## start Stored data

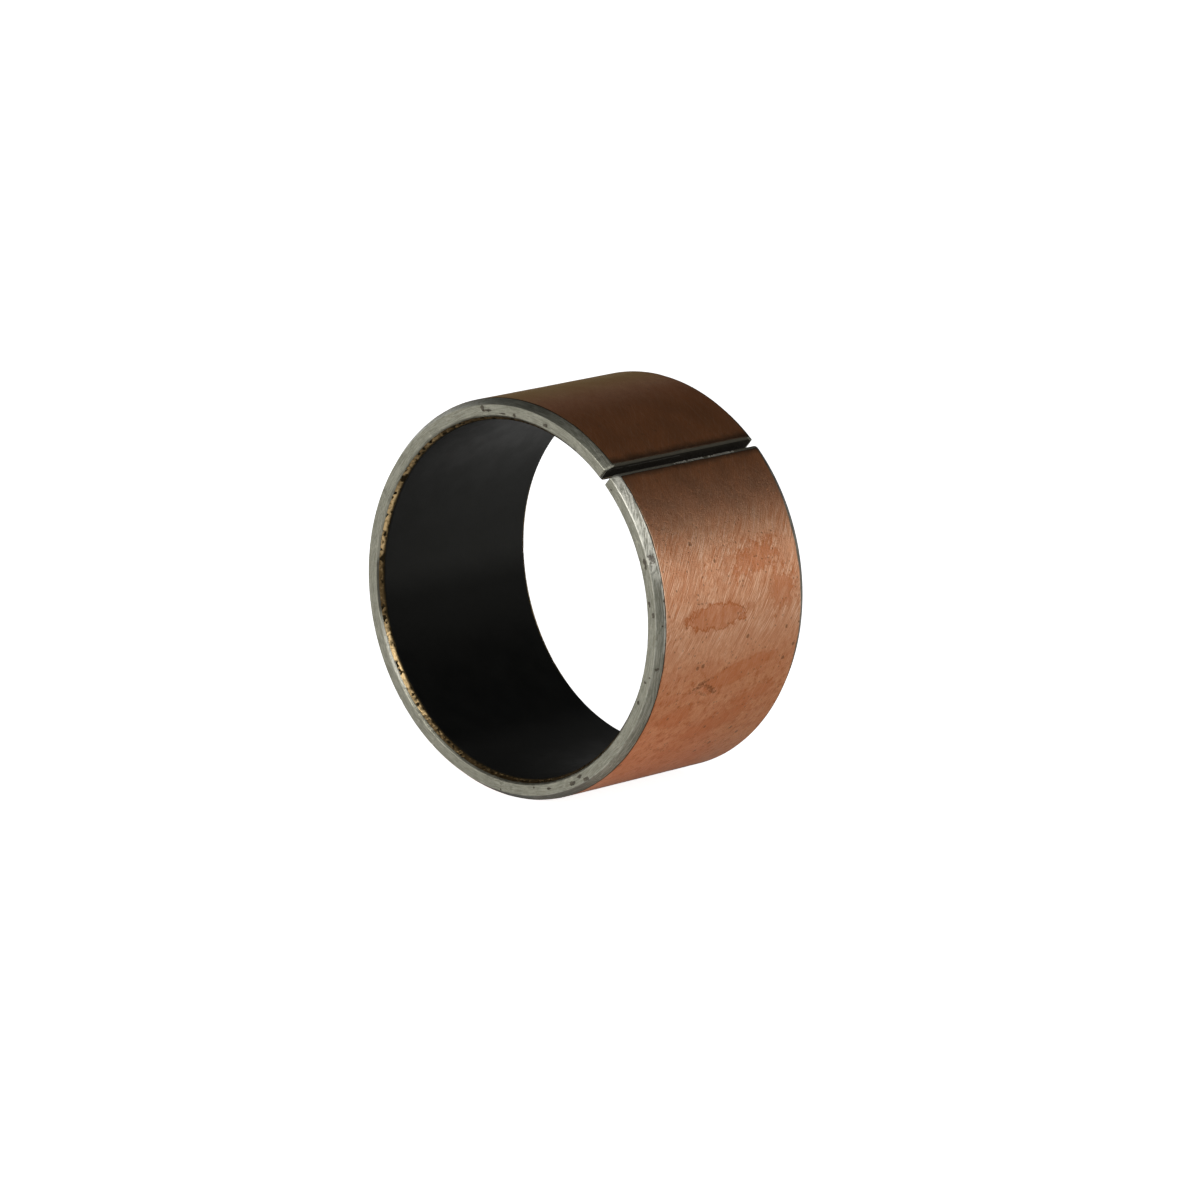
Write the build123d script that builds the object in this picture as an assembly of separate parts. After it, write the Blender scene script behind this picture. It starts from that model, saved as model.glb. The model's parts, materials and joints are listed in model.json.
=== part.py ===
from build123d import *
import os

# Wrapped sliding bush, rolled from a bonded strip: a steel backing, plated outside with copper and
# lined inside with sintered porous bronze and a sliding layer. A butt joint splits it along its length.
#
# Frame, in mm: +Z up. The bush lies on its side with its axis along +Y. The origin is on the axis, half
# way along the bush.

# Driving sizes
BORE_DIAMETER = 25.0
OUTSIDE_DIAMETER = 28.0
LENGTH = 15.0

# Layers between the bore and the outside; the steel backing takes what is left of the wall
LINER_THICKNESS = 0.03
BRONZE_THICKNESS = 0.22
PLATING_THICKNESS = 0.03

# End chamfers: along the axis, then across the wall
OUTER_CHAMFER_LENGTH = 0.62
OUTER_CHAMFER_DEPTH = 0.40
INNER_CHAMFER_LENGTH = 0.50
INNER_CHAMFER_DEPTH = 0.38

# Butt joint: the gap between its two faces, how far round and how deep the outer edge of each lip is
# broken, and where the joint stands, in degrees from +X up towards +Z
SEAM_GAP = 0.55
UPPER_EDGE_WIDTH = 0.17
UPPER_EDGE_DEPTH = 0.12
LOWER_EDGE_WIDTH = 0.35
LOWER_EDGE_DEPTH = 0.20
SEAM_ANGLE = 47.8

# The cutting shape runs past the wall by this much on every side
CUTTER_MARGIN = 1.0

bore_radius = BORE_DIAMETER / 2
outside_radius = OUTSIDE_DIAMETER / 2
liner_outer_radius = bore_radius + LINER_THICKNESS
bronze_outer_radius = liner_outer_radius + BRONZE_THICKNESS
steel_outer_radius = outside_radius - PLATING_THICKNESS
half_length = LENGTH / 2


def wall_envelope():
    """The whole wall of the ring with its four end chamfers, before it is split into layers."""
    flat_inner = bore_radius + INNER_CHAMFER_DEPTH
    flat_outer = outside_radius - OUTER_CHAMFER_DEPTH
    bore_end = half_length - INNER_CHAMFER_LENGTH
    outside_end = half_length - OUTER_CHAMFER_LENGTH
    corners = [
        (bore_radius, -bore_end),
        (flat_inner, -half_length),
        (flat_outer, -half_length),
        (outside_radius, -outside_end),
        (outside_radius, outside_end),
        (flat_outer, half_length),
        (flat_inner, half_length),
        (bore_radius, bore_end),
    ]
    section = make_face(Polyline(*corners, close=True))
    return revolve(section, Axis.Y)


def ring(inner_radius, outer_radius):
    """A plain ring as long as the bush, between two radii."""
    corners = [
        (inner_radius, -half_length),
        (outer_radius, -half_length),
        (outer_radius, half_length),
        (inner_radius, half_length),
    ]
    section = make_face(Polyline(*corners, close=True))
    return revolve(section, Axis.Y)


def flared_edge(side, edge_width, edge_depth):
    """Half of the joint's outline on one side of its middle, from the bore to outside the wall."""
    face = SEAM_GAP / 2
    flare_start = outside_radius - edge_depth
    flare_end = outside_radius + CUTTER_MARGIN
    flared = face + edge_width / edge_depth * (flare_end - flare_start)
    return [
        (bore_radius - CUTTER_MARGIN, side * face),
        (flare_start, side * face),
        (flare_end, side * flared),
    ]


def seam_cutter():
    """The gap of the butt joint, flared where the outer edge of each lip is broken."""
    lower = flared_edge(-1, LOWER_EDGE_WIDTH, LOWER_EDGE_DEPTH)
    upper = flared_edge(1, UPPER_EDGE_WIDTH, UPPER_EDGE_DEPTH)
    outline = make_face(Polyline(*lower, *reversed(upper), close=True))
    cutter = extrude(outline, amount=half_length + CUTTER_MARGIN, both=True)
    upright = Rot(90, 0, 0) * cutter
    return Rot(0, -SEAM_ANGLE, 0) * upright


def layer(inner_radius, outer_radius):
    """One bonded layer of the wall: the part of the split, chamfered ring between two radii."""
    return wall_envelope() & ring(inner_radius, outer_radius) - seam_cutter()


def steel_backing():
    """The load-carrying steel strip."""
    return layer(bronze_outer_radius, steel_outer_radius)


def copper_plating():
    """The copper skin on the outside, which ends where the end chamfers and seam edges cut it."""
    return layer(steel_outer_radius, outside_radius)


def porous_bronze_layer():
    """The sintered bronze that keys the sliding layer to the steel."""
    return layer(liner_outer_radius, bronze_outer_radius)


def ptfe_liner():
    """The sliding layer, whose inside is the bore."""
    return layer(bore_radius, liner_outer_radius)


nodes = {
    "steel_backing": steel_backing(),
    "copper_plating": copper_plating(),
    "porous_bronze_layer": porous_bronze_layer(),
    "ptfe_liner": ptfe_liner(),
}

os.makedirs("parts", exist_ok=True)
for name, solid in nodes.items():
    export_step(solid, f"parts/{name}.step")
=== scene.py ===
"""Looks of a wrapped sliding bush: a split ring of plated steel strip, lined with bronze and a black film.

Every layer of the wall is one closed mesh. A place on the wall is told in strip coordinates, in millimetres:
how far round from the middle of the joint, how far along the bush, and how deep under the outside, as if the
ring were rolled out flat again. The shapes and the finishes both read them.
"""
from __future__ import annotations

import json
import logging
import math
from dataclasses import dataclass
from enum import Enum
from functools import partial, reduce
from typing import Any, Sequence

import bpy
import numpy as np
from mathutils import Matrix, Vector


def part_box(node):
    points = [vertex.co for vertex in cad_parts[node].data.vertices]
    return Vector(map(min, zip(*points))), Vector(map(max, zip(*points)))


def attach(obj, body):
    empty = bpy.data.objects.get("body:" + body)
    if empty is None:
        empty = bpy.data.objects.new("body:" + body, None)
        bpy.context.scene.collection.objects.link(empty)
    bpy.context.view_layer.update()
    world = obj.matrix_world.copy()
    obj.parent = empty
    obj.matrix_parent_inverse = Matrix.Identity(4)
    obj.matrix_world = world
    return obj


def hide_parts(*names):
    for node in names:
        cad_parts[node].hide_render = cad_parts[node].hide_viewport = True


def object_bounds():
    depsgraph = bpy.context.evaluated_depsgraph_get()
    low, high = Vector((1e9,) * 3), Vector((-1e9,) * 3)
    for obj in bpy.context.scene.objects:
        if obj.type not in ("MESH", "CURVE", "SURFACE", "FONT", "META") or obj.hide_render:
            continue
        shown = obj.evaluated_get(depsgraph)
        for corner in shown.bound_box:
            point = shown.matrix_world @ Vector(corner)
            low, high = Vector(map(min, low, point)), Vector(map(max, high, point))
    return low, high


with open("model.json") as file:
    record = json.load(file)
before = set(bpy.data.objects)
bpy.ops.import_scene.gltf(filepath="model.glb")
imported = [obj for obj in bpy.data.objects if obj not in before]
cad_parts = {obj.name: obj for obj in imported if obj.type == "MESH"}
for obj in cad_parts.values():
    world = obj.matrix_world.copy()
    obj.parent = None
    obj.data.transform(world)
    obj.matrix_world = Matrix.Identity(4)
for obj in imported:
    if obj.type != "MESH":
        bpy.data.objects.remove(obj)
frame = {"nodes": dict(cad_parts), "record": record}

CAD_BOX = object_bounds()
MM = 0.001
BODY = "root"
log = logging.getLogger("bush")
Array = np.ndarray
Socket = bpy.types.NodeSocket
Colour = tuple[float, float, float]

# Mesh attributes that the finishes read: the strip coordinates, and masks from 0 to 1.
STRIP = "strip"
PORE = "pore"
GLEAM = "gleam"
WEAR_AND_GLINT = "wear_and_glint"
LIP = "lip"

# A reach or distance in mm that no place on the wall comes up to.
FAR = 99


# ---------------------------------------------------------------------------------------------- noise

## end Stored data

• Written task:
Write the listing out again, exactly as shown above.

• Task solution:
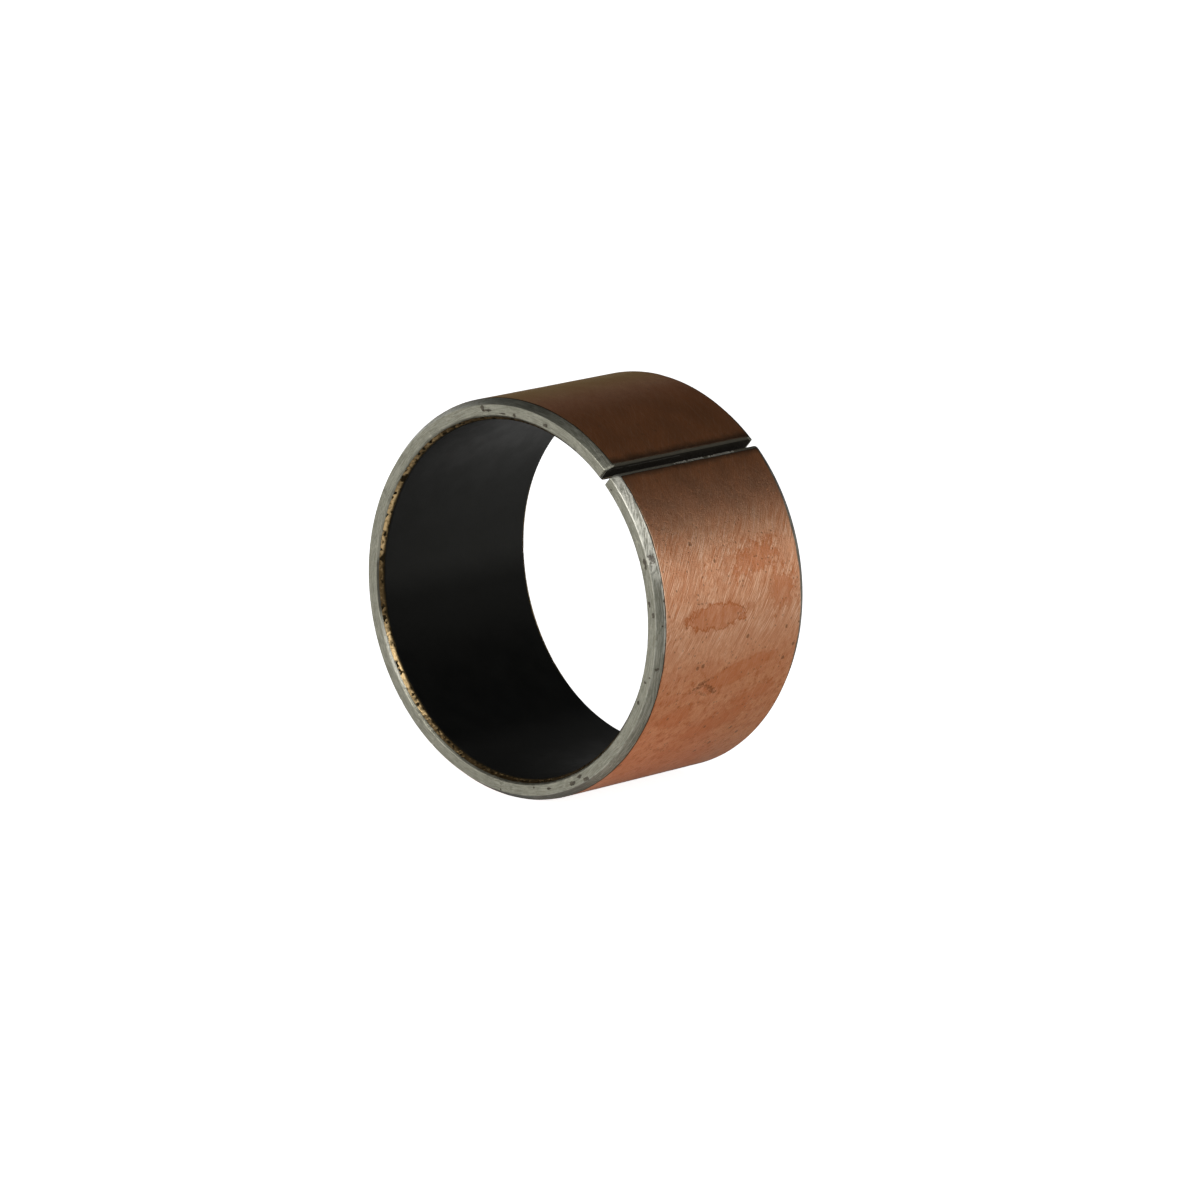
Write the build123d script that builds the object in this picture as an assembly of separate parts. After it, write the Blender scene script behind this picture. It starts from that model, saved as model.glb. The model's parts, materials and joints are listed in model.json.
=== part.py ===
from build123d import *
import os

# Wrapped sliding bush, rolled from a bonded strip: a steel backing, plated outside with copper and
# lined inside with sintered porous bronze and a sliding layer. A butt joint splits it along its length.
#
# Frame, in mm: +Z up. The bush lies on its side with its axis along +Y. The origin is on the axis, half
# way along the bush.

# Driving sizes
BORE_DIAMETER = 25.0
OUTSIDE_DIAMETER = 28.0
LENGTH = 15.0

# Layers between the bore and the outside; the steel backing takes what is left of the wall
LINER_THICKNESS = 0.03
BRONZE_THICKNESS = 0.22
PLATING_THICKNESS = 0.03

# End chamfers: along the axis, then across the wall
OUTER_CHAMFER_LENGTH = 0.62
OUTER_CHAMFER_DEPTH = 0.40
INNER_CHAMFER_LENGTH = 0.50
INNER_CHAMFER_DEPTH = 0.38

# Butt joint: the gap between its two faces, how far round and how deep the outer edge of each lip is
# broken, and where the joint stands, in degrees from +X up towards +Z
SEAM_GAP = 0.55
UPPER_EDGE_WIDTH = 0.17
UPPER_EDGE_DEPTH = 0.12
LOWER_EDGE_WIDTH = 0.35
LOWER_EDGE_DEPTH = 0.20
SEAM_ANGLE = 47.8

# The cutting shape runs past the wall by this much on every side
CUTTER_MARGIN = 1.0

bore_radius = BORE_DIAMETER / 2
outside_radius = OUTSIDE_DIAMETER / 2
liner_outer_radius = bore_radius + LINER_THICKNESS
bronze_outer_radius = liner_outer_radius + BRONZE_THICKNESS
steel_outer_radius = outside_radius - PLATING_THICKNESS
half_length = LENGTH / 2


def wall_envelope():
    """The whole wall of the ring with its four end chamfers, before it is split into layers."""
    flat_inner = bore_radius + INNER_CHAMFER_DEPTH
    flat_outer = outside_radius - OUTER_CHAMFER_DEPTH
    bore_end = half_length - INNER_CHAMFER_LENGTH
    outside_end = half_length - OUTER_CHAMFER_LENGTH
    corners = [
        (bore_radius, -bore_end),
        (flat_inner, -half_length),
        (flat_outer, -half_length),
        (outside_radius, -outside_end),
        (outside_radius, outside_end),
        (flat_outer, half_length),
        (flat_inner, half_length),
        (bore_radius, bore_end),
    ]
    section = make_face(Polyline(*corners, close=True))
    return revolve(section, Axis.Y)


def ring(inner_radius, outer_radius):
    """A plain ring as long as the bush, between two radii."""
    corners = [
        (inner_radius, -half_length),
        (outer_radius, -half_length),
        (outer_radius, half_length),
        (inner_radius, half_length),
    ]
    section = make_face(Polyline(*corners, close=True))
    return revolve(section, Axis.Y)


def flared_edge(side, edge_width, edge_depth):
    """Half of the joint's outline on one side of its middle, from the bore to outside the wall."""
    face = SEAM_GAP / 2
    flare_start = outside_radius - edge_depth
    flare_end = outside_radius + CUTTER_MARGIN
    flared = face + edge_width / edge_depth * (flare_end - flare_start)
    return [
        (bore_radius - CUTTER_MARGIN, side * face),
        (flare_start, side * face),
        (flare_end, side * flared),
    ]


def seam_cutter():
    """The gap of the butt joint, flared where the outer edge of each lip is broken."""
    lower = flared_edge(-1, LOWER_EDGE_WIDTH, LOWER_EDGE_DEPTH)
    upper = flared_edge(1, UPPER_EDGE_WIDTH, UPPER_EDGE_DEPTH)
    outline = make_face(Polyline(*lower, *reversed(upper), close=True))
    cutter = extrude(outline, amount=half_length + CUTTER_MARGIN, both=True)
    upright = Rot(90, 0, 0) * cutter
    return Rot(0, -SEAM_ANGLE, 0) * upright


def layer(inner_radius, outer_radius):
    """One bonded layer of the wall: the part of the split, chamfered ring between two radii."""
    return wall_envelope() & ring(inner_radius, outer_radius) - seam_cutter()


def steel_backing():
    """The load-carrying steel strip."""
    return layer(bronze_outer_radius, steel_outer_radius)


def copper_plating():
    """The copper skin on the outside, which ends where the end chamfers and seam edges cut it."""
    return layer(steel_outer_radius, outside_radius)


def porous_bronze_layer():
    """The sintered bronze that keys the sliding layer to the steel."""
    return layer(liner_outer_radius, bronze_outer_radius)


def ptfe_liner():
    """The sliding layer, whose inside is the bore."""
    return layer(bore_radius, liner_outer_radius)


nodes = {
    "steel_backing": steel_backing(),
    "copper_plating": copper_plating(),
    "porous_bronze_layer": porous_bronze_layer(),
    "ptfe_liner": ptfe_liner(),
}

os.makedirs("parts", exist_ok=True)
for name, solid in nodes.items():
    export_step(solid, f"parts/{name}.step")
=== scene.py ===
"""Looks of a wrapped sliding bush: a split ring of plated steel strip, lined with bronze and a black film.

Every layer of the wall is one closed mesh. A place on the wall is told in strip coordinates, in millimetres:
how far round from the middle of the joint, how far along the bush, and how deep under the outside, as if the
ring were rolled out flat again. The shapes and the finishes both read them.
"""
from __future__ import annotations

import json
import logging
import math
from dataclasses import dataclass
from enum import Enum
from functools import partial, reduce
from typing import Any, Sequence

import bpy
import numpy as np
from mathutils import Matrix, Vector


def part_box(node):
    points = [vertex.co for vertex in cad_parts[node].data.vertices]
    return Vector(map(min, zip(*points))), Vector(map(max, zip(*points)))


def attach(obj, body):
    empty = bpy.data.objects.get("body:" + body)
    if empty is None:
        empty = bpy.data.objects.new("body:" + body, None)
        bpy.context.scene.collection.objects.link(empty)
    bpy.context.view_layer.update()
    world = obj.matrix_world.copy()
    obj.parent = empty
    obj.matrix_parent_inverse = Matrix.Identity(4)
    obj.matrix_world = world
    return obj


def hide_parts(*names):
    for node in names:
        cad_parts[node].hide_render = cad_parts[node].hide_viewport = True


def object_bounds():
    depsgraph = bpy.context.evaluated_depsgraph_get()
    low, high = Vector((1e9,) * 3), Vector((-1e9,) * 3)
    for obj in bpy.context.scene.objects:
        if obj.type not in ("MESH", "CURVE", "SURFACE", "FONT", "META") or obj.hide_render:
            continue
        shown = obj.evaluated_get(depsgraph)
        for corner in shown.bound_box:
            point = shown.matrix_world @ Vector(corner)
            low, high = Vector(map(min, low, point)), Vector(map(max, high, point))
    return low, high


with open("model.json") as file:
    record = json.load(file)
before = set(bpy.data.objects)
bpy.ops.import_scene.gltf(filepath="model.glb")
imported = [obj for obj in bpy.data.objects if obj not in before]
cad_parts = {obj.name: obj for obj in imported if obj.type == "MESH"}
for obj in cad_parts.values():
    world = obj.matrix_world.copy()
    obj.parent = None
    obj.data.transform(world)
    obj.matrix_world = Matrix.Identity(4)
for obj in imported:
    if obj.type != "MESH":
        bpy.data.objects.remove(obj)
frame = {"nodes": dict(cad_parts), "record": record}

CAD_BOX = object_bounds()
MM = 0.001
BODY = "root"
log = logging.getLogger("bush")
Array = np.ndarray
Socket = bpy.types.NodeSocket
Colour = tuple[float, float, float]

# Mesh attributes that the finishes read: the strip coordinates, and masks from 0 to 1.
STRIP = "strip"
PORE = "pore"
GLEAM = "gleam"
WEAR_AND_GLINT = "wear_and_glint"
LIP = "lip"

# A reach or distance in mm that no place on the wall comes up to.
FAR = 99


# ---------------------------------------------------------------------------------------------- noise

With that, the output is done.